Furthermore, a number of contemporaries were present at the Russian Court at the time of her supposed visit to England. A French envoy, Chevalier de Corberon, kept a diary of his life at Court. Gossiping about Catherine’s love affairs, and her relations with G Potemkin and P Zavadovskii, de Corberon at the same time testified to the Empress’ presence in Moscow, and then in Petersburg in January-March 1776, the time of her alleged journey abroad .
The date of M Boulton’s letter should also have alerted local historians. The usual way from Russia to England was by sea, but it was impossible to undertake this journey in January-February, as navigation had to stop for the winter months because the Finnish Gulf was frozen.
By 1776 Catherine II was one of the strongest and most influential European monarchs. Shortly before Sir Robert Gunning had approached her for military assistance in the American War . She refused, but anyway, her visit to England would have been an event of particularly great importance for British politics. It is unbelievable that it was not mentioned in any Russian or British documents except Matthew Boulton’s letter.
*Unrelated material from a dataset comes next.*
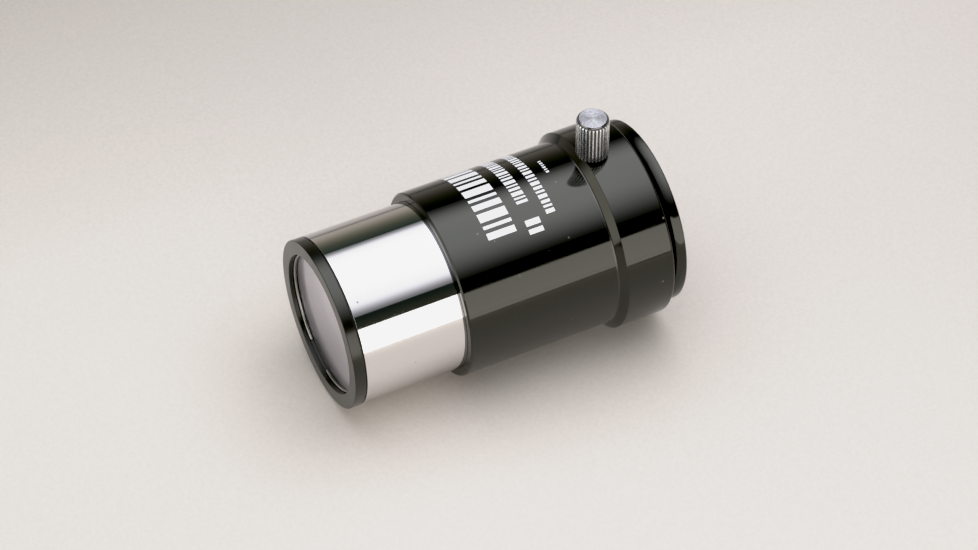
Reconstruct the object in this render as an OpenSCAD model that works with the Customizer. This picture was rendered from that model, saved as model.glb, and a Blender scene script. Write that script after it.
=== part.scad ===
// Barlow lens for 1.25 inch telescope focusers: a negative doublet in a screw-in
// cell, a chromed nose barrel, a black body tube and an eyepiece socket with a
// thumbscrew. The optical axis is X, with the nose at -X. The origin is on the
// axis, in the plane of the shoulder where the barrel meets the body. The
// thumbscrew stands on the +Z side.

/* [Nose barrel] */
// Outside diameter of the barrel, the 1.25 inch standard
barrel_d = 31.75; // [31.7:0.01:31.8]
// Length of plated barrel that shows, from the cell to the shoulder
barrel_length = 19.5; // [14:0.5:40]
// Bore of the barrel, threaded for the lens cell at the front
barrel_bore_d = 28.6; // [28.6:0.05:28.8]
// Length of the threaded spigot that screws into the body
spigot_length = 7; // [5:0.5:7.5]

/* [Lens cell] */
// Outside diameter of the cell's flange
flange_d = 31.75; // [31:0.05:31.75]
// Thickness of the flange
flange_length = 2.3; // [2.2:0.1:4]
// Depth from the front of the flange to the retaining ring
mouth_depth = 0.85; // [0.7:0.05:1]
// Diameter of the spring wire that the retaining ring is bent from
wire_d = 0.6; // [0.5:0.05:0.7]
// Angle that the gap in the retaining ring spans
ring_gap = 29; // [15:1:60]
// Pitch of the cell's thread
cell_pitch = 0.6; // [0.5:0.1:0.75]

/* [Lens] */
// Diameter of both lens elements
lens_d = 25.9; // [25.1:0.1:26.3]
// Radius of the hollow front surface
front_radius = 250; // [150:10:400]
// Radius of the surface that the two elements share
inner_radius = 45; // [42:1:60]
// Radius of the hollow rear surface
rear_radius = 70; // [65:1:300]
// Edge thickness of the front element
front_edge = 4.7; // [4.5:0.1:5]
// Edge thickness of the rear element
rear_edge = 1.9; // [1.5:0.1:2]

/* [Body] */
// Outside diameter of the body tube
body_d = 34.9; // [34.5:0.1:36]
// Length of the body tube, with its lip
body_length = 43.4; // [40:0.2:60]
// Diameter of the rim of the rounded lip
lip_d = 34.76; // [34.3:0.02:34.8]
// Diameter of the neck in front of the lip
neck_d = 32.8; // [32.6:0.1:33.4]
// Bore of the eyepiece socket
socket_d = 31.84; // [31.83:0.01:31.85]
// Depth of the eyepiece socket
socket_depth = 31; // [28:0.5:32]

/* [Collar] */
// Outside diameter of the collar
collar_d = 37.7; // [37:0.1:39]
// Distance from the shoulder to the front edge of the collar
collar_front = 29.6; // [28:0.1:30]
// Distance from the shoulder to the rear edge of the collar
collar_rear = 40.0; // [39.4:0.1:40.3]
// Length of the cone on the front of the collar
collar_cone = 1.15; // [0.8:0.05:1.5]

/* [Thumbscrew] */
// Distance from the shoulder to the axis of the thumbscrew
screw_x = 32.6; // [32.4:0.1:36]
// Diameter of the thumbscrew's thread
screw_d = 4; // [3:0.5:4]
// Pitch of the thumbscrew's thread
screw_pitch = 0.7; // [0.5:0.1:0.8]
// Diameter over the knurling
knob_d = 6; // [5.8:0.1:8]
// Height of the knob, with its top disc
knob_height = 8.6; // [6:0.1:10]
// Gap between the knob and the collar at rest
knob_gap = 0.25; // [0.25:0.05:0.8]
// Number of ribs in the knurling
rib_count = 28; // [20:1:36]

/* [Hidden] */
$fn = 128;

// Clearances: between threads, between faces that only touch, and of sliding metal
thread_gap = 0.05;
seat_gap = 0.02;
running_gap = 0.03;

// Stations along the axis, from the nose to the rear
cell_rear_face = -barrel_length;
nose_x = cell_rear_face - flange_length;
ring_front = nose_x + mouth_depth;
ring_rear = ring_front + wire_d;
glass_front = ring_rear + seat_gap;
glass_joint = glass_front + front_edge;
glass_rear = glass_joint + rear_edge;
cell_seat = glass_rear + seat_gap;
cell_end = cell_seat + 1;
socket_floor = body_length - socket_depth;
barrel_baffle_x = spigot_length - 3.5;
body_baffle_x = spigot_length + 1;

// Radii
barrel_r = barrel_d / 2;
bore_r = barrel_bore_d / 2;
lens_r = lens_d / 2;
cell_bore_r = lens_r + 0.05;
mouth_r = lens_r + 0.15;
ring_r = lens_r;
cell_thread_r = bore_r - thread_gap;
spigot_r = barrel_r - 0.47;
spigot_bore_r = spigot_r + thread_gap;
body_r = body_d / 2;
lip_r = lip_d / 2;
neck_r = neck_d / 2;
socket_r = socket_d / 2;
collar_r = collar_d / 2;
collar_bore_r = body_r + seat_gap;
clear_r = lens_r - 0.65;

// Depths of the thread grooves, and the pitch of the body's thread
fine_depth = 0.3;
body_pitch = 0.75;

// Heights of the thumbscrew above the optical axis
stud_tip = socket_r + 0.08;
knob_bottom = collar_r + knob_gap;
knob_top = knob_bottom + knob_height;
stud_top = knob_bottom + 5;
knob_r = knob_d / 2;
screw_r = screw_d / 2;

// Points [x, radius] of ring grooves along a thread, with flat crests and roots
function thread(start, end, pitch, crest, root) =
    [for (i = [0:floor((end - start) / pitch) - 1])
        each [[start + i * pitch, crest],
              [start + (i + 0.2) * pitch, crest],
              [start + (i + 0.55) * pitch, root],
              [start + (i + 0.65) * pitch, root]]];

function reversed(points) = [for (i = [len(points) - 1:-1:0]) points[i]];

// Points of an arc about [x, radius], from one angle to another
function arc(x, r, size, from, to, steps) =
    [for (i = [0:steps])
        let (a = from + (to - from) * i / steps) [x + size * cos(a), r + size * sin(a)]];

// A solid turned about the optical axis from points [x, radius]
module turned(outline) {
    rotate([0, 90, 0])
        rotate_extrude()
            polygon([for (p = outline) [p.y, p.x]]);
}

// A solid turned about the thumbscrew's axis from points [height, radius]
module turned_upright(outline) {
    translate([screw_x, 0, 0])
        rotate_extrude()
            polygon([for (p = outline) [p.y, p.x]]);
}

// A disc across the optical axis
module disc(start, end, radius) {
    translate([start, 0, 0])
        rotate([0, 90, 0])
            cylinder(h = end - start, r = radius);
}

// A ball on the optical axis whose surface passes through [x, lens_r]; its centre is
// on the nose side where side is -1 and on the eyepiece side where side is 1
module lens_ball(x, radius, side, gap = 0) {
    translate([x + side * sqrt(radius * radius - lens_r * lens_r), 0, 0])
        sphere(r = radius - gap, $fn = 400);
}

// Round hole down the thumbscrew's axis
module screw_hole(radius, bottom, top) {
    translate([screw_x, 0, bottom])
        cylinder(h = top - bottom, r = radius);
}

module lens_cell() {
    relief = cell_rear_face + 0.7;
    edge = 0.2;
    mouth_edge = 0.15;
    groove_r = ring_r + wire_d / 2 + thread_gap;
    color([0.12, 0.12, 0.12])
        turned(concat(
            [[nose_x, mouth_r + mouth_edge], [nose_x, flange_d / 2 - edge], [nose_x + edge, flange_d / 2],
             [cell_rear_face - edge / 2, flange_d / 2], [cell_rear_face, flange_d / 2 - edge / 2],
             [cell_rear_face, cell_thread_r - fine_depth], [relief, cell_thread_r - fine_depth]],
            thread(relief + 0.1, cell_end - 0.4, cell_pitch, cell_thread_r, cell_thread_r - fine_depth),
            [[cell_end, cell_thread_r - fine_depth], [cell_end, clear_r + 0.3],
             [cell_end - 0.3, clear_r], [cell_seat, clear_r], [cell_seat, cell_bore_r],
             [ring_rear + seat_gap, cell_bore_r], [ring_rear + seat_gap, groove_r],
             [ring_front - thread_gap, groove_r], [ring_front - thread_gap, mouth_r],
             [nose_x + mouth_edge, mouth_r]]));
}

module lens_retaining_ring() {
    middle = 196.5;
    reach = 20;
    color([0.45, 0.45, 0.45])
        difference() {
            turned(arc((ring_front + ring_rear) / 2, ring_r, wire_d / 2, 0, 345, 23));
            translate([ring_front - 1, 0, 0])
                rotate([90, 0, 90])
                    linear_extrude(height = 3)
                        polygon([[0, 0],
                                 for (side = [-0.5, 0.5])
                                    let (a = middle + side * ring_gap) reach * [-sin(a), cos(a)]]);
        }
}

module front_lens() {
    color([0.72, 0.7, 0.8, 0.4])
        difference() {
            disc(glass_front, glass_joint, lens_r);
            lens_ball(glass_front, front_radius, -1);
            lens_ball(glass_joint, inner_radius, 1);
        }
}

module rear_lens() {
    color([0.75, 0.78, 0.75, 0.4])
        difference() {
            intersection() {
                disc(glass_front, glass_rear, lens_r);
                lens_ball(glass_joint, inner_radius, 1, seat_gap);
            }
            lens_ball(glass_rear, rear_radius, 1);
        }
}

module nose_barrel() {
    edge = 0.15;
    color([0.9, 0.9, 0.92])
        turned(concat(
            [[cell_rear_face, bore_r + edge], [cell_rear_face, barrel_r - edge],
             [cell_rear_face + edge, barrel_r], [0, barrel_r], [0, spigot_r - fine_depth],
             [0.8, spigot_r - fine_depth]],
            thread(1, spigot_length - 0.4, body_pitch, spigot_r, spigot_r - fine_depth),
            [[spigot_length, spigot_r - fine_depth], [spigot_length, bore_r + 0.3],
             [spigot_length - 0.3, bore_r]],
            reversed(thread(cell_rear_face + 0.3, cell_end + 0.4, cell_pitch, bore_r,
                            bore_r + fine_depth))));
}

// A blackened ring with a sharp-edged aperture that widens to the rear
module glare_stop(x, outer, aperture) {
    thickness = 1.4;
    rim = 2.2;
    color([0.08, 0.08, 0.08])
        turned([[x, aperture], [x, outer], [x + thickness, outer], [x + thickness, outer - rim],
                [x + 0.5, outer - rim - 0.3], [x + 0.3, aperture]]);
}

module barrel_baffle() glare_stop(barrel_baffle_x, bore_r - thread_gap, clear_r - 1.7);

module body_baffle() glare_stop(body_baffle_x, spigot_bore_r - thread_gap, clear_r);

module body_tube() {
    edge = 0.35;
    entry = 0.45;
    rim_round = 0.25;
    ledge_r = bore_r - 0.1;
    lip_start = collar_rear + 0.7;
    lip_end = body_length - rim_round - 0.1;
    lip_rise = lip_r - neck_r;
    lip_run = lip_end - lip_start;
    lip_size = (lip_run * lip_run + lip_rise * lip_rise) / (2 * lip_rise);
    lip_angle = asin(lip_run / lip_size);
    color([0.1, 0.1, 0.1])
        difference() {
            turned(concat(
                [[0, spigot_bore_r + entry], [0, body_r - edge], [edge, body_r],
                 [collar_rear - 0.3, body_r], [collar_rear - 0.3, neck_r]],
                arc(lip_end, lip_r - lip_size, lip_size, 90 + lip_angle, 90, 10),
                arc(body_length - rim_round, lip_r - rim_round, rim_round, 90, 0, 4),
                [[body_length, socket_r + 0.7], [body_length - 0.7, socket_r],
                 [socket_floor, socket_r], [socket_floor, spigot_bore_r],
                 [body_baffle_x, spigot_bore_r], [body_baffle_x, ledge_r],
                 [spigot_length, ledge_r], [spigot_length, spigot_bore_r]],
                reversed(thread(entry + 0.4, spigot_length - 0.2, body_pitch, spigot_bore_r,
                                spigot_bore_r + fine_depth))));
            screw_hole(screw_r + 0.2, socket_r - 2, body_r + 1);
        }
}

module thumbscrew_collar() {
    round_r = 0.25;
    step = 0.12;
    color([0.1, 0.1, 0.1])
        difference() {
            turned(concat(
                [[collar_front, collar_bore_r], [collar_front, body_r + step],
                 [collar_front + collar_cone, collar_r]],
                arc(collar_rear - round_r, collar_r - round_r, round_r, 90, 0, 5),
                [[collar_rear, collar_bore_r]]));
            screw_hole(screw_r + thread_gap, body_r - 1, collar_r + 1);
        }
}

module thumbscrew_stud() {
    color([0.7, 0.7, 0.7])
        turned_upright(concat(
            [[stud_top, 0], [stud_tip, 0], [stud_tip, screw_r - fine_depth - 0.2]],
            thread(stud_tip + 0.3, knob_bottom - 0.3, screw_pitch, screw_r, screw_r - fine_depth),
            [[knob_bottom - 0.3, screw_r - fine_depth], [knob_bottom, screw_r],
             [stud_top, screw_r]]));
}

module thumbscrew_knob() {
    disc_height = 0.3;
    disc_r = knob_r - 0.33;
    foot = 0.48;
    groove = 0.22;
    shoulder = knob_top - disc_height;
    bore_top = stud_top + 0.1;
    color([0.75, 0.75, 0.77])
        difference() {
            union() {
                intersection() {
                    turned_upright([[knob_bottom, 0], [knob_bottom, knob_r - foot],
                                    [knob_bottom + foot, knob_r], [shoulder - 0.2, knob_r],
                                    [shoulder, knob_r - 0.2], [shoulder, 0]]);
                    translate([screw_x, 0, knob_bottom])
                        linear_extrude(height = knob_height)
                            polygon([for (i = [0:rib_count - 1])
                                        each [for (corner = [[0.1, 0], [0.42, 0], [0.62, 1], [0.9, 1]])
                                            let (a = 360 * (i + corner.x) / rib_count,
                                                 r = knob_r + 0.01 - groove * corner.y)
                                            [r * cos(a), r * sin(a)]]]);
                }
                turned_upright([[shoulder - 1, 0], [shoulder - 1, disc_r], [knob_top - 0.1, disc_r],
                                [knob_top, disc_r - 0.1], [knob_top, 0]]);
            }
            screw_hole(screw_r + running_gap, knob_bottom - 1, bore_top);
        }
}

lens_cell();
lens_retaining_ring();
front_lens();
rear_lens();
nose_barrel();
barrel_baffle();
body_tube();
body_baffle();
thumbscrew_collar();
thumbscrew_stud();
thumbscrew_knob();
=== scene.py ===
"""The looks of a 1.25 inch barlow lens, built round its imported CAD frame.

The optical axis is X, with the nose at -X, and the thumbscrew stands on the +Z side.
Sizes below are in millimetres; a mesh is scaled to metres when it is made.
"""

import math

import bmesh
import bpy
from mathutils import Matrix, Vector


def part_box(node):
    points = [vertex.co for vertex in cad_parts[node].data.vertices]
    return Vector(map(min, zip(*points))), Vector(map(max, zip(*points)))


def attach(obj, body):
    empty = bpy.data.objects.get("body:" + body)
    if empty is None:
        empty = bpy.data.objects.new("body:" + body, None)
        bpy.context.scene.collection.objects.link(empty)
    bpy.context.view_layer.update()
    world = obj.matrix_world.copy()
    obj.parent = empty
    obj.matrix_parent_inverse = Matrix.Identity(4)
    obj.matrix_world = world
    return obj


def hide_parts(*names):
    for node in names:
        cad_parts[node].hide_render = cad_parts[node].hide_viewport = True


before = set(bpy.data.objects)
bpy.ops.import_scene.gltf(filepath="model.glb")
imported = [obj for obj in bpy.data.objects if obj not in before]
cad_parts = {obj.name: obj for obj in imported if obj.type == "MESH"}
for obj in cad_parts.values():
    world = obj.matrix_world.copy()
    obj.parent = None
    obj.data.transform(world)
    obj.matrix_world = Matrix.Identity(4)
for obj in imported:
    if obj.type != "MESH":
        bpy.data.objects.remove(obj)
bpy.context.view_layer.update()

MM = 0.001
AROUND = 256             # faces round a turned piece
CUTTER_AROUND = 64       # faces round a hole for the thumbscrew
SUPPORT = 0.03           # distance of the loop that keeps a flat face flat beside its bevel


# ---------------------------------------------------------------- sizes from the frame

def span(node, axis):
    """Lowest and highest place of a CAD node along an axis, in millimetres."""
    low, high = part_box(node)
    return low[axis] / MM, high[axis] / MM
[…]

All these facts are very well known to scholars involved in historical research. Such a mistake could not have been made by authors undertaking Russian and Slavonic Studies.
The scholars who have quoted the sentence did not see the whole text of Boulton’s letter. It would have been obvious, that he simply made a little joke, and had mentioned not a visit of Empress Catherine the Great to his house, but the receipt of some image of her, presumably a portrait, on which she looked “a charming woman”. In 1772 Boulton had sent a huge amount of ormolu wares to Catherine the Great, and she repeated the orders in 1774, and then in 1776, although at the same time she did not buy his sidereal clock . However, a portrait, or perhaps a snuffbox with a portrait (a usual present from Russian Emperors in the 18th century) might have been a sign of her appreciation.
It is pity to destroy a nice Birmingham legend, but even local studies must be based on historical truth. This truth however opens the way for looking for the image of Catherine the Great – an artefact, which could become a fine addition to the commemorative museum in Matthew Boulton’s Soho House.